Minford concedes some uncompetitive manufacturing industry would undoubtedly go under as a result of Brexit, but, he argues, in time, even those who might have found employment in these industries stood to benefit through finding work in new and more productive ventures he predicts would spring up. In the interim they could receive government support from the extra revenue available from the more profitable enterprises he forecasts would arise under less heavy regulation than that demanded by the EU.
The billionaire stockbroker Peter Hargreaves, a big funder of the Brexit campaign, argues (perhaps naturally enough) that leaving would be a boon to the country in economic terms. Last week, he reportedly told Reuters: “It would be the biggest stimulus to get our butts in gear that we have ever had. It will be like Dunkirk again. We will get out there and we will become incredibly successful because we will be insecure again. And insecurity is fantastic.”
Not all agree with Minford and Hargreaves about exposure to competition being a good thing. Among the advocates of competition, however, none argues with greater enthusiasm for Brexit than do the economists, politicians, journalists, and ordinary citizens featured in a 70-minute documentary that premiered in London last month, which one can see on youtube entitled “Brexit: the Movie.” Among the economists are Eamonn Butler of the Adam Smith Institute and Mark Littlewood of the Institute of Economic Affairs, plus the IEA’s education director, economic historian, Stephen Davies.
Chiming in on their side is John Longworth, former director general of the British Chamber of Commerce, who quit that post in March so he could speak freely on the subject.

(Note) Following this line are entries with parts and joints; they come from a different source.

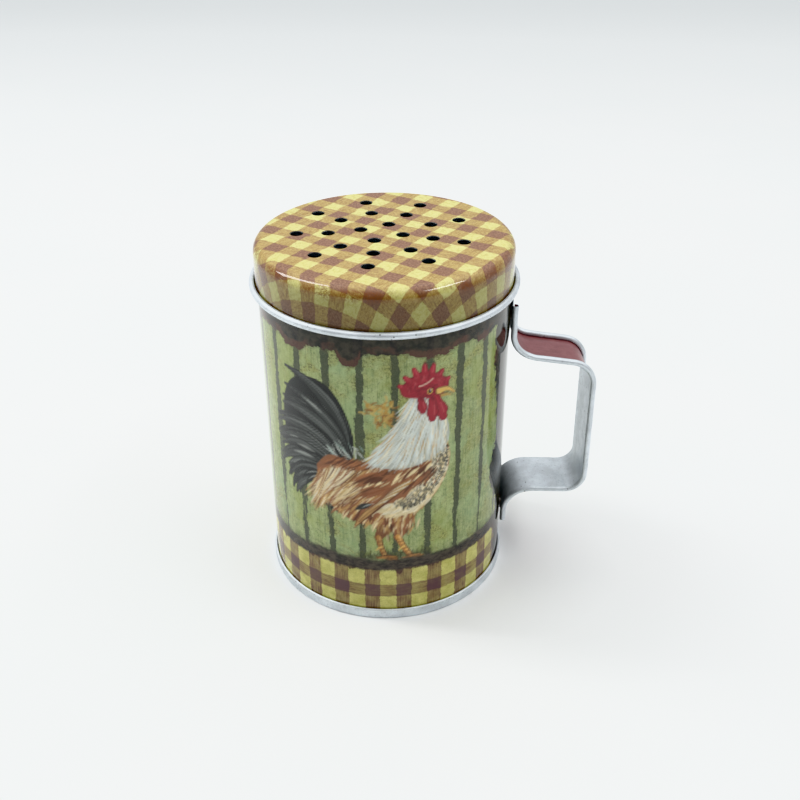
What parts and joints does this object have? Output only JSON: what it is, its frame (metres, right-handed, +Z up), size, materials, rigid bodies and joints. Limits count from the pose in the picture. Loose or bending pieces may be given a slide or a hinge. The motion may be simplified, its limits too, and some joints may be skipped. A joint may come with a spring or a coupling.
{
  "type": "shaker tin",
  "caption": "Round tinplate shaker with a push-on perforated lid, a double-seamed base and a rolled-edge strip handle at the side.",
  "frame": {"origin": "centre of the object's bounding box on the plane it stands on; the can's axis stands at x = -0.0122 because the handle reaches out on one side", "axes": "+Z up along the can's axis, +X from the can towards the handle, +Y across the handle's strip"},
  "size_m": [0.1019, 0.0774, 0.1095],
  "materials": {
    "printed_tin": "glossy printed tinplate: painted green boards, gingham band and a farm bird under varnish",
    "gingham_tin": "glossy printed tinplate: brown and yellow-green gingham under varnish",
    "handle_tin": "red-brown lacquer outside, bare satin tinplate inside and on the rolled edges",
    "bare_tinplate": "satin bare tinplate",
    "weld_steel": "dull heat-darkened steel"
  },
  "bodies": {
    "tin": {"body_shell": "printed_tin", "base_plate": "bare_tinplate", "handle": "handle_tin", "spot_weld_upper_front": "weld_steel", "spot_weld_upper_back": "weld_steel", "spot_weld_lower_front": "weld_steel", "spot_weld_lower_back": "weld_steel"},
    "lid": {"shaker_lid": "gingham_tin"}
  },
  "joints": [
    {"name": "lid_lift", "type": "slide", "parent": "tin", "child": "lid", "axis": [0, 0, 1], "range_m": [0, 0.04]}
  ]
}
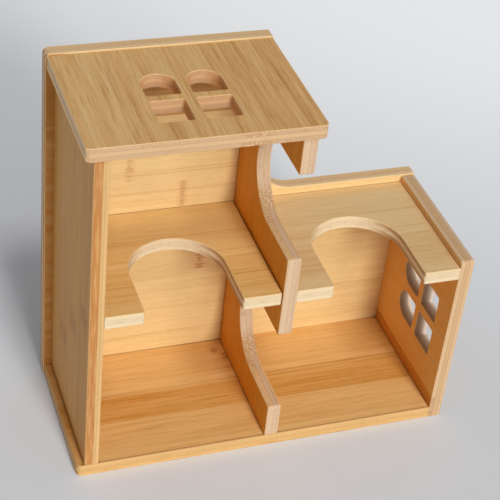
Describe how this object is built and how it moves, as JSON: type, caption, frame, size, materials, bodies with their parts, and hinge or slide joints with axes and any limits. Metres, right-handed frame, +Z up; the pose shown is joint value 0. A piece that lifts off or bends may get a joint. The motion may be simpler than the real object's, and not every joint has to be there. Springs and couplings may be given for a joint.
{
  "type": "hamster maze",
  "caption": "Two-storey bamboo hamster house with an open front, round-backed doorways between its rooms and storeys, and arched four-pane windows in roof and wall.",
  "frame": {"origin": "centre of the footprint, on the ground", "axes": "+X to the right seen from the open front, +Y to the back panel, +Z up"},
  "size_m": [0.2014, 0.0858, 0.1974],
  "materials": {
    "bamboo_board": "satin",
    "bamboo_pin": "matte"
  },
  "bodies": {
    "root": {"base_plate": "bamboo_board", "back_panel": "bamboo_board", "left_wall": "bamboo_board", "centre_divider": "bamboo_board", "right_wall": "bamboo_board", "left_shelf": "bamboo_board", "right_shelf": "bamboo_board", "roof": "bamboo_board", "left_wall_foot_pins": "bamboo_pin", "divider_foot_pins": "bamboo_pin", "right_wall_base_pins": "bamboo_pin", "left_wall_shelf_pins": "bamboo_pin", "right_wall_shelf_pins": "bamboo_pin", "left_wall_roof_pins": "bamboo_pin", "divider_roof_pins": "bamboo_pin", "base_back_pins": "bamboo_pin", "left_wall_back_pins": "bamboo_pin", "divider_back_pins": "bamboo_pin", "right_wall_back_pins": "bamboo_pin", "left_shelf_back_pins": "bamboo_pin", "right_shelf_back_pins": "bamboo_pin", "roof_back_pins": "bamboo_pin", "shelf_through_pins": "bamboo_pin"}
  },
  "joints": []
}
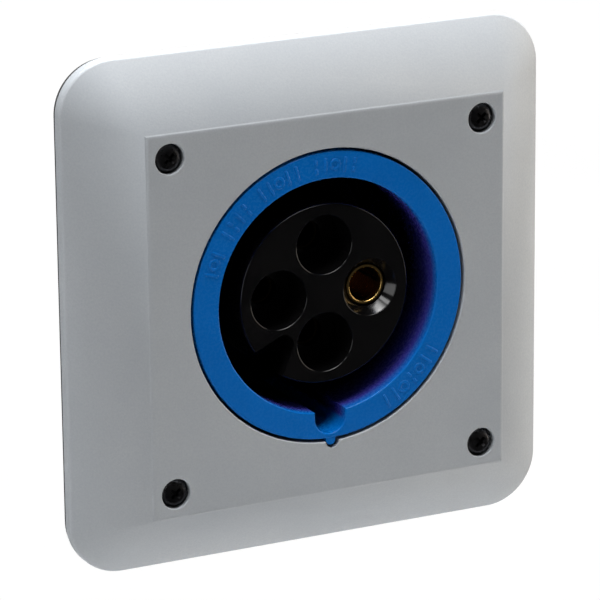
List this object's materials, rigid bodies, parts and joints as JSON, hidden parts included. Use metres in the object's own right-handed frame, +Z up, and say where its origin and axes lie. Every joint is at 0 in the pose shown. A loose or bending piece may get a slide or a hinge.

Writing in the Daily Telegraph, Longworth said that Britain “will be more prosperous, have safer jobs, be more secure and have more influence if we leave the EU . . . the UK will do very well outside the EU and . . . must leave before it is too late.”
Polls currently show a referendum vote in favor of Brexit to be unlikely, but then a year ago, the same polls were forecasting that David Cameron’s party would lose the general election. There is still all to play for.